Norman Shelton, representing the Dominion Command Sports Committee, was ever-present throughout the three-day event. He and Scott placed a wreath at the table for the fallen during the opening ceremony on the Saturday.

Richard Falle and Barry Dillon of the host branch accept the doubles trophy.
Stephen J. Thorne
“This is part of what kept the Legions going over the years,” said Scott. “These events brought people into the Legion and created a morale that enabled people to support each other. It’s part of our fellowship.

 


 

2018 Results

Team: Que. (Montcalm Memorial Br., Rawdon) 27;
Man.-N.W.O. (The Pas Br.) 25; P.E.I. (Kingston Br., New Haven) 24; N.L. (Pleasantville Br.,
St. John’s) 22; Alta-N.W.T. (Calgary Br.) 20; B.C./Yukon (Westbank Br.) 20; N.S./Nunavut (Centennial Br., Dartmouth), N.B. (Havelock Br.) 19; Ont. (Col.

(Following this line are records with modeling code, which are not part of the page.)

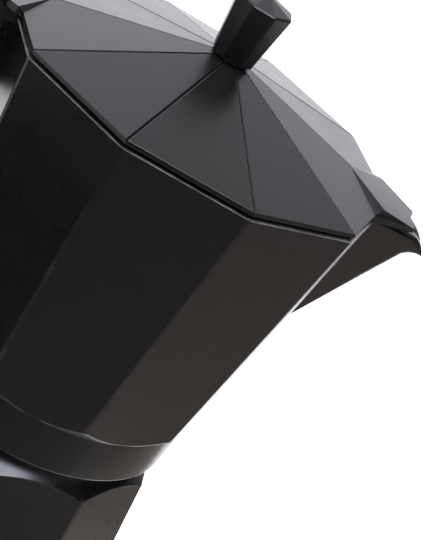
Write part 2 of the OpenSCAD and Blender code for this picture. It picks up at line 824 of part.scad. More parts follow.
module lid_cavity() {
    r = ring_r - 0.3 - lid_ring_t;
    foot = lid_apex - lid_t - ridge_slope * r;
    translate([0, 0, rim_z - lid_ring_depth - 1]) ngon_frustum(r, r, foot - rim_z + lid_ring_depth + 1);
    translate([0, 0, foot - eps]) ngon_frustum(r, 0.02, ridge_slope * r);
}

// ---- Knob ---------------------------------------------------------------------------------

bush_r = screw_r + bush_wall;
knob_bush_h = 9;

module knob() {
    head = knob_z + knob_h;
    color("#17151a") difference() {
        rotate([0, 0, 180 / knob_sides]) union() {
            translate([0, 0, knob_z]) ngon_frustum(knob_foot_r, knob_head_r, knob_h, knob_sides);
            translate([0, 0, head])
                ngon_frustum(knob_head_r, knob_head_r - knob_bevel, knob_bevel * 0.6, knob_sides);
            translate([0, 0, head + knob_bevel * 0.6])
                ngon_frustum(knob_head_r - knob_bevel, 0.05, knob_rise, knob_sides);
        }
        translate([0, 0, knob_z - 1]) cylinder(r = bush_r + fit_gap, h = knob_bush_h + 1.2);
    }
}

module knob_insert() {
    color("#c9a74e") translate([0, 0, knob_z]) difference() {
        cylinder(r = bush_r, h = knob_bush_h);
        translate([0, 0, -1]) cylinder(r = screw_r + fit_gap, h = knob_bush_h + 2);
    }
}

module knob_washer() {
    color("#a9a9a6") translate([0, 0, boss_z - 0.8]) difference() {
        cylinder(r = screw_r * 2.3, h = 0.8);
        translate([0, 0, -1]) cylinder(r = screw_r + fit_gap * 2, h = 3);
    }
}

module knob_screw() {
    head_z = boss_z - 0.8 - 1.9;
    color("#9c9c99") difference() {
        union() {
            translate([0, 0, head_z]) cylinder(r1 = screw_r * 1.5, r2 = screw_r * 1.9, h = 1.9);
            translate([0, 0, head_z + 1]) cylinder(r = screw_r, h = knob_z + knob_bush_h - 2 - head_z);
        }
        translate([0, 0, head_z]) cube([5, 0.9, 1.6], center = true);
    }
}

// ---- Handle -------------------------------------------------------------------------------

cheek_w = handle_w / 2 - tongue_t / 2 - slot_clearance;
counterbore = 2.6;
hump_x = hinge_x - barrel_r - 1;
head_x = -(rim_r + 3.4);
back_x = -rim_r - handle_out;
mid_back = back_x + grip_lean / 4;
foot_back = back_x + grip_lean;
mid_z = rim_z - grip_l / 2;
grip_foot = rim_z - grip_l;
mid_w = grip_w + (handle_w - grip_w) * 0.7;

// A round across the handle with softened edges, the corner of its hulls
module handle_corner(x, z, w) {
    translate([x, 0, z]) rotate([90, 0, 0]) {
        cylinder(r = corner_r, h = w - 2 * edge_soft, center = true, $fn = 28);
        cylinder(r = corner_r - edge_soft * 0.3, h = w - edge_soft * 0.6, center = true, $fn = 28);
        cylinder(r = corner_r - edge_soft, h = w, center = true, $fn = 28);
    }
}

module arm_back() {
    handle_corner(back_x + 4 * corner_r, rim_z + thumb_rise / 3 - corner_r, handle_w);
    handle_corner(back_x + corner_r, rim_z - tongue_drop - corner_r, handle_w);
}

module grip_middle() {
    handle_corner(mid_back + corner_r, mid_z, mid_w);
    handle_corner(mid_back + grip_depth - corner_r, mid_z, mid_w);
}

module handle_form() {
    top = rim_z + thumb_rise - corner_r;
    head_top = tongue_top + 1.5 - corner_r;
    head_foot = tongue_foot - 3 + corner_r;
    head_out = -tongue_reach - corner_r;
    // Head beside the collector, below the hinge
    hull() for (x = [head_x - corner_r, head_out - 1], z = [head_top, head_foot])
        handle_corner(x, z, handle_w);
    // Arm: rises behind the hinge to the thumb rest and falls away to the back
    hull() {
        handle_corner(hump_x - corner_r, top, handle_w);
        handle_corner(hump_x - corner_r, head_foot + tongue_h / 2, handle_w);
        handle_corner(hump_x - 5 * corner_r, top + 0.4, handle_w);
        handle_corner(head_out, head_foot, handle_w);
        arm_back();
        handle_corner(back_x + corner_r, head_foot, handle_w);
    }
    // Grip: upper and lower half, narrowing downwards
    hull() {
        arm_back();
        handle_corner(mid_back + grip_depth + 2 - corner_r, head_foot, handle_w);
        grip_middle();
    }
    hull() {
        grip_middle();
        handle_corner(foot_back + corner_r, grip_foot + corner_r, grip_w);
        handle_corner(foot_back + foot_depth - corner_r, grip_foot + 2 * corner_r, grip_w);
    }
}

module handle() {
    slot = tongue_t + 2 * slot_clearance;
    color("#17151a") difference() {
        handle_form();
        translate([-tongue_reach - slot_clearance, -slot / 2, tongue_foot - slot_clearance])
            cube([cut, slot, tongue_h + 2 * slot_clearance]);
        along_y(screw_x, screw_z, screw_r + fit_gap, cut);
        translate([0, handle_w / 2 - counterbore / 2 + 1, 0])
            along_y(screw_x, screw_z, screw_r * 1.9 + 0.2, counterbore + 2);
        translate([0, -handle_w / 2 + cheek_w / 2, 0])
            along_y(screw_x, screw_z, bush_r + fit_gap, cheek_w + 2);
    }
}

module handle_insert() {
    color("#c9a74e") translate([0, -handle_w / 2 + cheek_w / 2, 0]) difference() {
        along_y(screw_x, screw_z, bush_r, cheek_w - 0.4);
        along_y(screw_x, screw_z, screw_r + fit_gap, cheek_w + 2);
    }
}

module handle_screw() {
    head_y = handle_w / 2 - counterbore;
    shank = handle_w - counterbore - 0.6;
    color("#9c9c99") difference() {
        union() {
            translate([0, head_y + 1, 0]) along_y(screw_x, screw_z, screw_r * 1.9, 2);
            translate([0, head_y - shank / 2 + 0.5, 0]) along_y(screw_x, screw_z, screw_r, shank + 1);
        }
        translate([screw_x, head_y + 2, screw_z]) cube([6, 1.6, 1], center = true);
    }
}

// ---- Nodes --------------------------------------------------------------------------------

boiler();
valve_body();
valve_washer();
valve_seat();
valve_plunger();
valve_spring();
funnel();
funnel_plate();
gasket();
filter_plate();
collector();
hinge_pin();
lid();
knob();
knob_insert();
knob_washer();
knob_screw();
handle();
handle_insert();
handle_screw();
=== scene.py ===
"""Ten-sided stovetop moka pot: worked edges, finishes, threads, mould lines, light and camera.

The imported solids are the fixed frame. Each sub-assembly is a class that holds its sizes, rounds
the edges of its castings and mouldings, adds the threads that the solids leave out and dresses its
parts. Lengths are in metres and angles in degrees.
"""

import logging
import math
from dataclasses import dataclass, field
from enum import Enum
from typing import Iterable, Union

import bmesh
import bpy
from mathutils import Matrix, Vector

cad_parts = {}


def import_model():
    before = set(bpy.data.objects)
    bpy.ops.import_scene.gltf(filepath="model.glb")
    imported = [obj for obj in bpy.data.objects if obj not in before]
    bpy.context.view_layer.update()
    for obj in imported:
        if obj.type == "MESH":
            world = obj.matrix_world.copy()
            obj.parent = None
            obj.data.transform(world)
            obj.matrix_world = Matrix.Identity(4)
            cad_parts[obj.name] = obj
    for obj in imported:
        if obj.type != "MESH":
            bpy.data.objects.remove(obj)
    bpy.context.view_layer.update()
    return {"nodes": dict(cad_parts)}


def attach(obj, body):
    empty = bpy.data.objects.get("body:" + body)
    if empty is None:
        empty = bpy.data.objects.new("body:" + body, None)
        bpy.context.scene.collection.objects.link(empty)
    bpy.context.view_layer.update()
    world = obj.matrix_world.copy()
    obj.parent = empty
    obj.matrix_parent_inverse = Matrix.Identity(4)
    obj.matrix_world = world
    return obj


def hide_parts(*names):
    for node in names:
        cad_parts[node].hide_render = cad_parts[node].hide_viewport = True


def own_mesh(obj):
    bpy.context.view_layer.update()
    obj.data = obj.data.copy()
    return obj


Pair = tuple[float, float]
Triple = tuple[float, float, float]
Colour = tuple[float, float, float, float]
Socket = bpy.types.NodeSocket
Feed = Union[Socket, float, Colour]

LOG = logging.getLogger("moka_pot")
MM = 0.001
EDGE = "edge"
NUMBER = "NodeSocketFloat"
# Index of the material of a casting's unpainted faces.
BARE = 1


class Body(Enum):
    """The bodies that the scene's own pieces ride on, by the frame's names for them."""

    BASE = "base"
    TOP = "top"
    COVER = "cover"


class Slot(Enum):
    """Names of finishes in the record; no piece here is given one."""

    BLACK = "black_body"
    BARE = "bare_aluminium"
    PLASTIC = "black_plastic"
    STEEL = "steel"


class Grain(Enum):
    """How a metal's surface was worked."""

    TURNED = "turned"
    CAST = "cast"
    DRAWN = "drawn"


# ---- Node trees -----------------------------------------------------------------------------


@dataclass
class Graph:
    """Short ways to add and join the nodes of one tree."""

    tree: bpy.types.NodeTree

    def add(self, kind: str, **settings: object) -> bpy.types.Node:
        """Adds a node.

        Args:
            kind: The node's type without its ShaderNode prefix.
            settings: Properties of the node and their values.

        Returns:
            The new node.
        """
        prefix = "" if kind.startswith("NodeGroup") else "ShaderNode"
        node = self.tree.nodes.new(prefix + kind)
        for name, value in settings.items():
            setattr(node, name, value)
        return node

    def join(self, source: Socket, target: Socket) -> None:
        """Links one socket to another."""
        self.tree.links.new(source, target)

    def feed(self, target: Socket, value: Feed) -> None:
        """Gives a socket a plain value or joins another socket to it.

        Args:
            target: The socket to feed.
            value: A number, a colour or another socket.
        """
        if isinstance(value, Socket):
            self.join(value, target)
        else:
            target.default_value = value

    def maths(self, operation: str, *values: Feed, clamp: bool = False) -> Socket:
        """Adds a Math node.

        Args:
            operation: The operation's name.
            values: Its inputs, as numbers or sockets.
            clamp: Whether the result is held between 0 and 1.

        Returns:
            The result's socket.
        """
        node = self.add("Math", operation=operation, use_clamp=clamp)
        for socket, value in zip(node.inputs, values):
            self.feed(socket, value)
        return node.outputs[0]

    def times(self, value: Feed, factor: Feed) -> Socket:
        """Multiplies two values."""
        return self.maths("MULTIPLY", value, factor)

    def ranged(self, value: Feed, low: float, high: float, to_low: float = 0.0,
               to_high: float = 1.0) -> Socket:
        """Maps a value smoothly from one range to another.

        Args:
            value: The socket to map.
            low: Value that gives to_low.
            high: Value that gives to_high.
            to_low: Result at low.
            to_high: Result at high.

        Returns:
            The result's socket.
        """
        node = self.add("MapRange", interpolation_type="SMOOTHSTEP")
        for name, number in (("Value", value), ("From Min", low), ("From Max", high),
                             ("To Min", to_low), ("To Max", to_high)):
            self.feed(node.inputs[name], number)
        return node.outputs["Result"]

    def around(self, value: Feed, low: float, high: float, middle: float, spread: float) -> Socket:
        """Maps a value from low to high to what lies within a spread of a middle number."""
        return self.ranged(value, low, high, middle - spread, middle + spread)

    def noise(self, vector: Socket, scale: Feed, detail: float = 2.0, rough: float = 0.5) -> Socket:
        """Adds a noise pattern.

        Args:
            vector: Where the pattern is read.
            scale: Its scale.
            detail: Number of finer layers.
            rough: Strength of the finer layers.

        Returns:
            The socket of the pattern's value.
        """
        node = self.add("TexNoise")
        self.join(vector, node.inputs["Vector"])
        self.feed(node.inputs["Scale"], scale)
        node.inputs["Detail"].default_value = detail
        node.inputs["Roughness"].default_value = rough
        return node.outputs["Fac"]

    def mixed(self, share: Feed, first: Feed, second: Feed) -> Socket:
        """Mixes two colours.

        Args:
            share: Share of the second colour.
            first: The first colour.
            second: The second colour.

        Returns:
            The mixed colour's socket.
        """
        node = self.add("Mix", data_type="RGBA")
        self.feed(node.inputs[0], share)
        self.feed(node.inputs[6], first)
        self.feed(node.inputs[7], second)
        return node.outputs[2]

    def split(self, vector: Socket) -> tuple[Socket, ...]:
        """Splits a vector.

        Args:
            vector: The vector's socket.

        Returns:
            The sockets of its x, y and z.
        """
        node = self.add("SeparateXYZ")
        self.join(vector, node.inputs[0])
        return tuple(node.outputs)

    def place(self) -> Socket:
        """Returns the Object coordinates' socket."""
        return self.add("TexCoord").outputs["Object"]


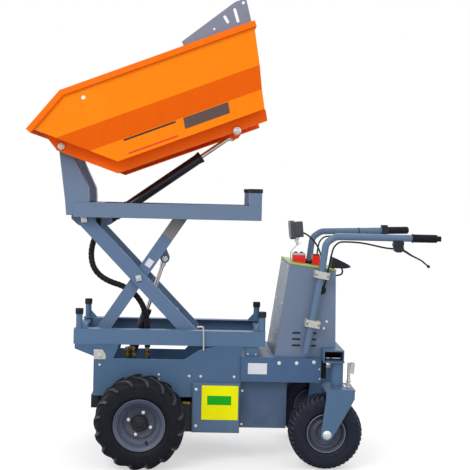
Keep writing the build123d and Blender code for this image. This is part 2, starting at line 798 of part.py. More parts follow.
# ---------------------------------------------------------------------- wheels
# Sections as (radius, distance in from the wheel's near face to its far face).
for hand, sign in (("left", -1), ("right", 1)):
    # name, x, radius, inner and outer |Y|, bead radius, flange radius, disc depth,
    # disc bore, hub radius, hub length
    for name, wheel_x, wheel_r, y_in, y_out, bead_r, flange_r, depth, bore, hub_r in (
        ("drive", DRIVE_X, DRIVE_R, DRIVE_IN, DRIVE_OUT, 100, 115.5, 57, 18.5, 30),
        (
            "caster", CASTER_X, CASTER_R, SWIVEL_Y - CASTER_HALF,
            SWIVEL_Y + CASTER_HALF, 74, 87.5, 30, 10.5, 24,
        ),
    ):
        flat = Plane(
            origin=(DATUM_X + wheel_x, 0, wheel_r), x_dir=(1, 0, 0), z_dir=(0, 0, 1)
        )
        spin = Axis((DATUM_X + wheel_x, 0, wheel_r), (0, 1, 0))
        r, a, b = wheel_r, y_in, y_out
        with BuildPart() as tyre:
            with BuildSketch(flat):
                with BuildLine():
                    Polyline(
                        [
                            (x, sign * y)
                            for x, y in (
                                (bead_r, a + 16),
                                (flange_r + 2, a + 15),
                                (flange_r + 9, a + 6),
                                (r * 0.74, a + 1),
                                (r * 0.90, a),
                                (r * 0.97, a + 12),
                                (r, a + 38),
                                (r, b - 38),
                                (r * 0.97, b - 12),
                                (r * 0.90, b),
                                (r * 0.74, b - 1),
                                (flange_r + 9, b - 6),
                                (flange_r + 2, b - 15),
                                (bead_r, b - 16),
                            )
                        ],
                        close=True,
                    )
                make_face()
            revolve(axis=spin)
        pieces[f"{hand}_{name}_tyre"] = tyre
        with BuildPart() as rim:
            with BuildSketch(flat):
                with BuildLine():
                    Polyline(
                        [
                            (x, sign * y)
                            for x, y in (
                                (bead_r - 6, a + 9),
                                (flange_r, a + 9),
                                (flange_r, a + 14.5),
                                (bead_r, a + 14.5),
                                (bead_r, b - 14.5),
                                (flange_r, b - 14.5),
                                (flange_r, b - 9),
                                (bead_r - 6, b - 9),
                                (bead_r - 6, b - depth),
                                (hub_r, b - depth),
                                (hub_r, b - depth + 14),
                                (bore, b - depth + 14),
                                (bore, b - depth - 40),
                                (hub_r, b - depth - 40),
                                (hub_r, b - depth - 6),
                                (bead_r - 6, b - depth - 6),
                            )
                        ],
                        close=True,
                    )
                make_face()
            revolve(axis=spin)
        pieces[f"{hand}_{name}_rim"] = rim

    # ------------------------------------------------------------ caster forks
    cy = sign * SWIVEL_Y
    with BuildPart() as fork:
        with BuildSketch(deck(364)):
            with Locations((712, cy)):
                Rectangle(136, 154)
        extrude(amount=7)
        for y0 in (cy - 77, cy + 70):
            with BuildSketch(side(-y0)):
                with BuildLine():
                    Polyline(
                        (650, 364.5), (778, 364.5), (778, 330), (680, 150), (657, 140),
                        (632, 158), (630, 172), (650, 330), close=True,
                    )
                make_face()
                with Locations((CASTER_X, CASTER_R)):
                    Circle(27)
            extrude(amount=-7)
        with BuildSketch(side(-(cy - 82))):
            with Locations((CASTER_X, CASTER_R)):
                Circle(10)
        extrude(amount=-164)
        with BuildSketch(deck(371)):
            with Locations((SWIVEL_X, cy)):
                Circle(26)
        extrude(amount=8.4)
        with BuildSketch(deck(371)):
            with Locations((SWIVEL_X, cy)):
                Circle(15)
        extrude(amount=108)
        # swivel lock lever on the plate
        with BuildSketch(deck(371)):
            with Locations((762, cy)):
                Circle(7)
        extrude(amount=110)
        with BuildSketch(deck(371)):
            with Locations((762, cy)):
                Rectangle(20, 30)
        extrude(amount=14)
    pieces[f"{hand}_caster_fork"] = fork

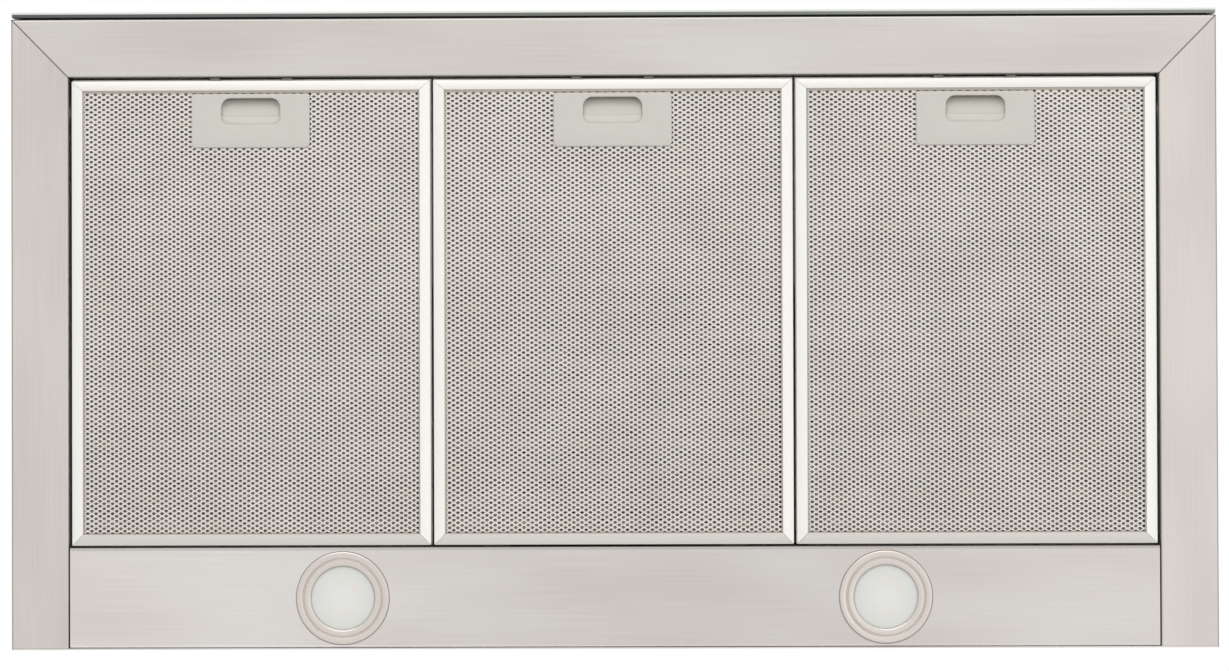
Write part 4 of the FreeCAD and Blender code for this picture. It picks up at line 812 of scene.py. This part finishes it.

Alex Thompson Memorial, Mississauga), Sask. (Tompkins Br.) 18.

Doubles: B.C./Yukon (Prince Edward Br., Victoria) 20; Alta.-N.W.T. (Calgary Br.) 12;
Man.-N.W.O. (Prince Edward Br., Winnipeg) 12; Que. (Montcalm Memorial Br.) 11; N.S./Nunavut (Centennial Br.) 11; N.L. (Pleasantville Br.) 11; Sask. (Tecumseh Stoughton Br., Stoughton) 10; Ont. (Col. Alex Thompson Memorial Br.) 10; N.B. (Havelock Br.) 8; P.E.I. (Kingston Br.) 5.

Singles: N.S./Nunavut (Centennial Br.) 16; Sask. (Tecumseh Stoughton Br.) 14; B.C./Yukon (Cranbrook Br.) 12; Man.-N.W.O. (St. James Br., Winnipeg) 11; Que.(Montcalm Memorial Br.) 10; Ont. (Col. Alex Thompson Memorial Br.) 10; N.B. (Havelock Br.) 8; P.E.I. (Kingston Br.) 7; Alta-N.W.T. (Calgary Br.) 7; N.L. (Pleasantville Br.) 6.